A Big Lesson From AIG

Lost in all the huffing and puffing over the Geithner Plan and those bonuses is the simple but certain problem that the regulators faced back when AIG tottered towards failure: the US, unlike most other countries, has no legal framework for dealing with the public winding up of a non-bank financial company at the Federal level. That’s why both Geithner and Bernanke argued strongly today for those powers to be granted to the Treasury department.

The FDIC can force a failing bank through a publicly run reorganization and dissolution. This mechanism works well, and as I have pointed out many times, is used constantly. The US has nationalized almost three banks a month since the crisis began using these powers.

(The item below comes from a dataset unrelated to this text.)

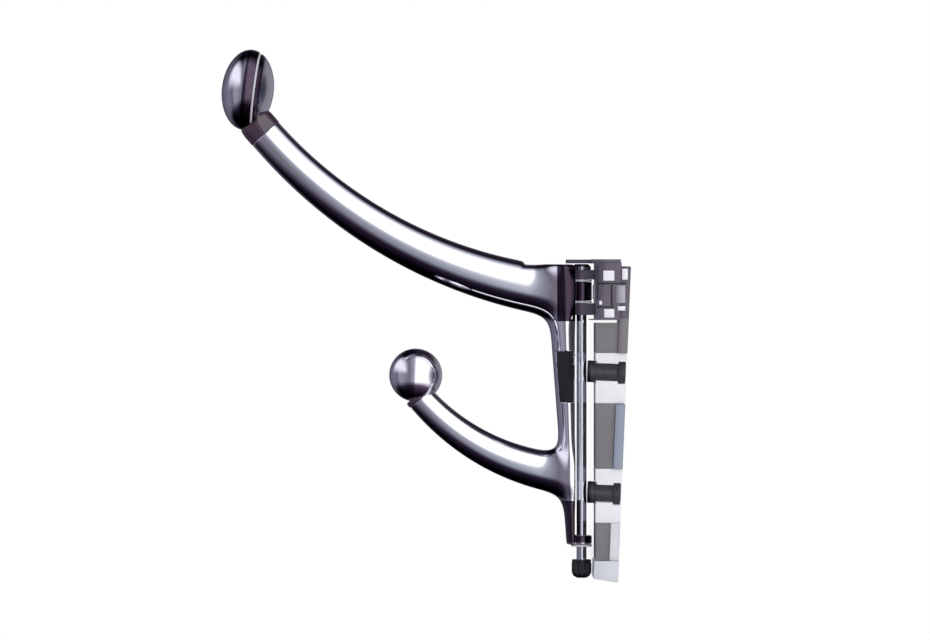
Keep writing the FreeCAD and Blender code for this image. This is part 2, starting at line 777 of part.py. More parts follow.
def make_knob():
    """The knob's two shells, the ring in its seam, the stud that holds it and the ring at its neck."""
    outer = ellipsoid("knob_outer", "knob_radius", "knob_half_thick")
    inner = ellipsoid("knob_inner", "knob_radius - knob_wall", "knob_half_thick - knob_wall")
    shell = cut("knob_shell", outer, inner)
    shell.Placement = KNOB_FRAME
    way = placed(cylinder_fixed("knob_stud_way", "stud_radius", "0", "stud_in_knob"),
                 tip_frame("upper"))
    halves = (("KnobFront", "knob_front", "-seam_offset + seam_width / 2"),
              ("KnobBack", "knob_back", "-seam_offset - seam_width / 2 - 2 * knob_radius"))
    for name, label, base in halves:
        side = doc.addObject("Part::Cylinder", name + "_side")
        side.setExpression("Radius", bound("2 * knob_radius"))
        side.setExpression("Height", bound("2 * knob_radius"))
        side.Placement = KNOB_FRAME.multiply(
            FreeCAD.Placement(FreeCAD.Vector(0, 0, value(base)), FreeCAD.Rotation()))
        half = common(name + "_half", shell, side)
        subpart(cut(name, half, way), label)
    rim = "knob_radius * sqrt(1 - (seam_offset / knob_half_thick) ^ 2) - seam_depth"
    ring = tube("KnobRing", "knob_ring", rim, "(%s) - seam_ring_depth" % rim,
                "(-seam_offset - seam_width / 2)", "seam_width", KNOB_FRAME)
    SUBPARTS.remove(ring)
    ring.Label = "knob_ring_whole"
    subpart(cut("KnobRingCut", ring, way), "knob_ring")
    stud = placed(cylinder_fixed("KnobStud", "stud_radius", "-stud_in_arm",
                                 "stud_in_arm + stud_in_knob"), tip_frame("upper"))
    subpart(stud, "knob_stud")
    neck = placed(cylinder_fixed("neck_outer", "neck_radius", "0", "neck_height"),
                  tip_frame("upper"))
    solid_knob = ellipsoid("knob_space", "knob_radius", "knob_half_thick")
    solid_knob.Placement = KNOB_FRAME
    neck_way = placed(cylinder_fixed("neck_way", "stud_radius + fit_gap", "-1", "neck_height + 2"),
                      tip_frame("upper"))
    subpart(cut("NeckRing", neck, fuse("neck_tools", [solid_knob, neck_way])), "neck_ring")


def make_ball(casting):
    """The ball at the lower arm's tip, seated on the arm, and its stud."""
    sphere = doc.addObject("Part::Sphere", "ball_whole")
    sphere.setExpression("Radius", bound("ball_radius"))
    sphere.setExpression("Placement.Base.x", bound("-rod_offset - ball_reach"))
    sphere.setExpression("Placement.Base.z", bound("ball_up"))
    stud = placed(cylinder_fixed("BallStud", "ball_stud_radius", "-ball_stud_half",
                                 "2 * ball_stud_half"), tip_frame("lower"))
    subpart(stud, "ball_stud")
    subpart(cut("LowerBall", sphere, fuse("ball_seat", [casting, stud])), "lower_ball")


# ---------------------------------------------------------------- brake, lid and foot
def in_rod_frame(feature, label):
    """A piece whose solids are modelled in the rod frame's own axes."""
    return subpart(feature, label, ROD_FRAME)


def make_brake():
    """A shoe behind the top knuckle, the spring that pushes it and the bar that backs the spring."""
    start = "(knuckle_radius + shoe_gap)"
    shoe = block("shoe_solid", start, "shoe_half_width", "brake_level - shoe_height / 2",
                 "shoe_depth", "shoe_height")
    rim = block("shoe_rim", start + " + shoe_depth - rim_depth", "shoe_half_width + rim_side",
                "brake_level - shoe_height / 2 - rim_end", "rim_depth", "shoe_height + 2 * rim_end")
    in_rod_frame(fuse("BrakeShoe", [shoe, rim]), "brake_shoe")
    bar_start = start + " + shoe_depth + spring_length"
    in_rod_frame(cut("BrakeBar", block("bar_solid", bar_start, FILL_HALF,
                                       "brake_level - bar_height / 2", "bar_depth", "bar_height"),
                     block("bar_slot", bar_start + " + bar_depth / 2", "shoe_half_width",
                           "brake_level - bar_height / 4", "bar_depth", "bar_height / 2")),
                 "brake_bar")
    turns = value("spring_length / (3 * spring_wire)")
    pitch = value("spring_length - 2 * spring_wire - 2 * spring_end_gap") / turns
    helix = Part.makeHelix(pitch, pitch * turns, value("spring_radius"))
    wire_section = Part.Wire(Part.makeCircle(value("spring_wire"),
                                             FreeCAD.Vector(value("spring_radius"), 0, 0),
                                             FreeCAD.Vector(0, 1, 0)))
    coil = Part.Wire(helix).makePipeShell([wire_section], True, True)
    spring = doc.addObject("Part::Feature", "BrakeSpring")
    spring.Shape = coil
    along = FreeCAD.Vector(value(start + " + shoe_depth + spring_wire + spring_end_gap"), 0,
                           value("brake_level"))
    spring.Placement = FreeCAD.Placement(along, FreeCAD.Rotation(FreeCAD.Vector(0, 1, 0), 90))
    in_rod_frame(spring, "brake_spring")


def make_lid():
    """The lid over the housing, with a tongue over the rod's cap."""
    level = "housing_top"
    plate = block("lid_plate", "housing_front - lid_lap", "channel_half_width", level,
                  "rod_offset - housing_front + lid_lap - 1", "lid_depth")
    tongue = block("lid_tongue_solid", "-lid_tongue", "spine_back_half", level,
                   "lid_tongue + housing_front", "lid_depth")
    in_rod_frame(fuse("HousingLid", [plate, tongue]), "housing_lid")


def make_foot():
    """The clear foot behind the lock nut."""
    body = new_body("FootBlock")
    sketch = sketch_on(body, "foot_side", "XZ_Plane")
    level = "%s - face_gap" % CHANNEL_LOW
    outline(sketch, [
        ("-foot_front", slanted(level, "-foot_front")),
        ("-foot_front", "-foot_low_front"),
        ("0", "-foot_low_back"),
        ("0", level),
    ])
    pad(body, sketch, "foot_pad", "2 * channel_half_width", symmetric=True)
    return subpart(body, "foot_block")


def make_all():
    """Every piece of the assembly, from the wall outwards."""
    make_wall_plate()
    make_carrier()
    for word, boss in (("upper", UPPER), ("lower", LOWER)):
        for end, side in (("high", 1), ("low", -1)):
            make_boss_half("Boss" + word.title() + end.title(), "boss_%s_%s" % (word, end), boss, side)
        make_sleeve("Sleeve" + word.title(), "sleeve_" + word, boss)
        make_ferrule("Ferrule" + word.title(), "ferrule_" + word, boss)
    make_block("BlockLower", "block_lower", CHANNEL_LOW, LOWER.low + " - face_gap")
    make_block("BlockMiddle", "block_middle", LOWER.high + " + face_gap", UPPER.low + " - face_gap")
    make_block("BlockUpper", "block_upper", UPPER.high + " + face_gap", "block_upper_high")
    make_brake()
    make_lid()
    make_foot()
    make_rod()
    make_rod_cap()
    casting = make_casting()
    finish_casting(casting)
    make_knob()
    make_ball(casting)
    for word, base in (("top", KNUCKLE_TOP), ("low", KNUCKLE_LOW)):
        tube("Bush" + word.title(), "upper_bush" if word == "top" else "lower_bush", "bush_radius",
             "rod_radius + fit_gap", base, "knuckle_%s_height" % word)
    for label, base in (("washer_top", WASHER_TOP), ("washer_middle", WASHER_MIDDLE),
                        ("washer_bottom", WASHER_LOW)):
        tube(label.title().replace("_", ""), label, "knuckle_radius", "rod_radius + fit_gap",
             base, "washer_height")
    tube("LockRing", "lock_ring", "nut_radius", "rod_radius + fit_gap", RING, "ring_height")
    make_lock_nut()


make_all()
doc.recompute()

for feature in doc.Objects:
    if any(word in feature.State for word in ("Invalid", "Error")):
        raise RuntimeError("%s failed: %s" % (feature.Label, feature.State))
for feature in SUBPARTS:
    if feature.Shape.isNull() or not feature.Shape.isValid():
        raise RuntimeError(feature.Label + " has no valid shape")

os.makedirs("parts", exist_ok=True)
for feature in SUBPARTS:
    feature.Shape.exportStep("parts/%s.step" % feature.Label)
    print(feature.Label, round(feature.Shape.Volume, 1), len(feature.Shape.Solids), "solid")
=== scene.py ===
# %% [markdown]
# # A swivelling hat-and-coat hook
#
# The object is a polished hook on a steel rod, held by a see-through bracket on the wall. The packed
# model gives every piece its place and its size. This script gives the pieces their finish, rebuilds
# the ones whose curves have to be smooth enough for a mirror polish, and adds the small details.
# Everything is in metres. The wall is the plane X = 0, the arms point towards -X and Z is up.

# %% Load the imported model
import json
import math

import bmesh
import bpy
import numpy as np
from mathutils import Matrix, Vector


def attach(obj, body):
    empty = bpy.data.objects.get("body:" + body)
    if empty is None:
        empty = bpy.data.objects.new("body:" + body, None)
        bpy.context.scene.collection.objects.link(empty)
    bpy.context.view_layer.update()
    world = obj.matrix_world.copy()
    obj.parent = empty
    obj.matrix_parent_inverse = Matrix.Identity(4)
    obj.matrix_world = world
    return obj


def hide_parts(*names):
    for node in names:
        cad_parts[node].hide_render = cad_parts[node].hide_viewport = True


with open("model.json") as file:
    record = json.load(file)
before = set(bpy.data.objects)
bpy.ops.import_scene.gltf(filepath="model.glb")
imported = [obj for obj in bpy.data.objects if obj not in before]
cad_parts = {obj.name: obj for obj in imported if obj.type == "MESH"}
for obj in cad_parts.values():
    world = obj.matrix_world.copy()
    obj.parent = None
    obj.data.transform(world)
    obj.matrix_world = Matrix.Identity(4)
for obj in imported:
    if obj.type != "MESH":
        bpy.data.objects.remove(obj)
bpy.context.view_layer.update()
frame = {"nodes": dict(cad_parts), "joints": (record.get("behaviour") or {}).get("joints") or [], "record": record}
nodes = frame["nodes"]
record = frame["record"]
MM = 0.001
print("pieces in the frame:", len(nodes))

# %% [markdown]
# ## The rod's own axes
#
# The rod leans away from the wall towards its top, and everything round it is square to it. So most
# places are easiest to give in the rod's axes: u towards the wall, v across and w up along the rod,
# all in millimetres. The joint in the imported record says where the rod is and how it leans.

# %% The rod frame
swivel = next(j for j in frame["joints"] if j["name"] == "hook_swivel")
ROD_POINT = Vector(swivel["pos_m"])
ROD_UP = Vector(swivel["axis"]).normalized()
ROD_BACK = Vector((0, 1, 0)).cross(ROD_UP)
ROD_AXES = Matrix((ROD_BACK, (0, 1, 0), ROD_UP)).transposed()
ROD_MATRIX = Matrix.Translation(ROD_POINT) @ ROD_AXES.to_4x4()
print("the rod leans by", round(math.degrees(math.asin(-ROD_UP.x)), 2), "degrees")

# %% [markdown]
# ## The camera
#
# The hook is seen exactly from its side, from far enough away that its lines hardly converge. The
# camera is rolled by the rod's lean, so that the rod stands upright in the picture.

# %% Camera
VIEW_WIDTH, VIEW_HEIGHT = 297.6, 204.8
ROD_FROM_LEFT, ROD_FROM_BELOW = 0.6253, 0.3261
LENS, SENSOR = 150.0, 36.0


def add_camera():
    """A long lens, level with the middle of the hook, rolled with the rod."""
    data = bpy.data.cameras.new("camera")
    data.lens = LENS
    data.sensor_width = SENSOR
    camera = bpy.data.objects.new("camera", data)
    bpy.context.scene.collection.objects.link(camera)
    across = (0.5 - ROD_FROM_LEFT) * VIEW_WIDTH * MM
    up = (0.5 - ROD_FROM_BELOW) * VIEW_HEIGHT * MM
    target = ROD_POINT + ROD_BACK * across + ROD_UP * up
    distance = VIEW_WIDTH * MM * LENS / SENSOR
    turn = Matrix((ROD_BACK, ROD_UP, (0, -1, 0))).transposed()
    camera.matrix_world = Matrix.Translation(target - Vector((0, distance, 0))) @ turn.to_4x4()
    bpy.context.scene.camera = camera
    return camera


camera = add_camera()
print("camera distance in mm:", round(-camera.location.y / MM))

# %% [markdown]
# ## Colours and nodes
#
# Colours are written as sRGB hex values and turned into linear ones in a single place. One small
# function adds a node, sets its properties and inputs, and links what feeds it.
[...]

AIG represented a problem because it is not a bank. None of the US regulatory authorities has the legal power to force AIG to reorganize. As a result everything had to be done in an ad hoc way with the consent of AIG. A major consequence of this regulatory gap is that those infamous bonus contracts still had legal standing even after the government ended up with an 80% shareholding in AIG. Had the FDIC model been available as a method for winding down AIG’s operations the contracts could have been voided without recourse by the employees affected. Not only this but the furor over counter-parties receiving full payments from taxpayer bailout money would have been avoided: creditors would have bee forced to take a ‘hair-cut’.

The issue with the counter-parties still roils Congress.

Here’s the problem: in the absence of the correct legal powers the government cannot pick and choose which creditors it pays off in full and which it forces a ‘hair-cut’ on. We all forget that AIG is also the world’s largest insurance company and since it fell into government ownership it has faced having to pay up on tons of regular people’s insurance policies. When someone makes a claim against an AIG insurance policy they become one of its creditors. Just like the famous counter-parties such as Goldman Sachs. Since the government had no legal way to pay regular insurance claims in full while sticking it to the Wall Street firms it was forced to treat them all equally. Hence they all were paid in full, with most of the money going to Wall Street because they were owed the most.

That’s why Geithner and Bernanke are right to argue for being given FDIC like powers over non-bank financial companies. There is a gaping hole in the US regulatory system that needs filling. Had the right system been in place neither of the last week’s hot and embarrassing issues would have arisen. And the bail out of AIG would have been a lot less expensive and painful.

I hope we get strong regulatory reform soon.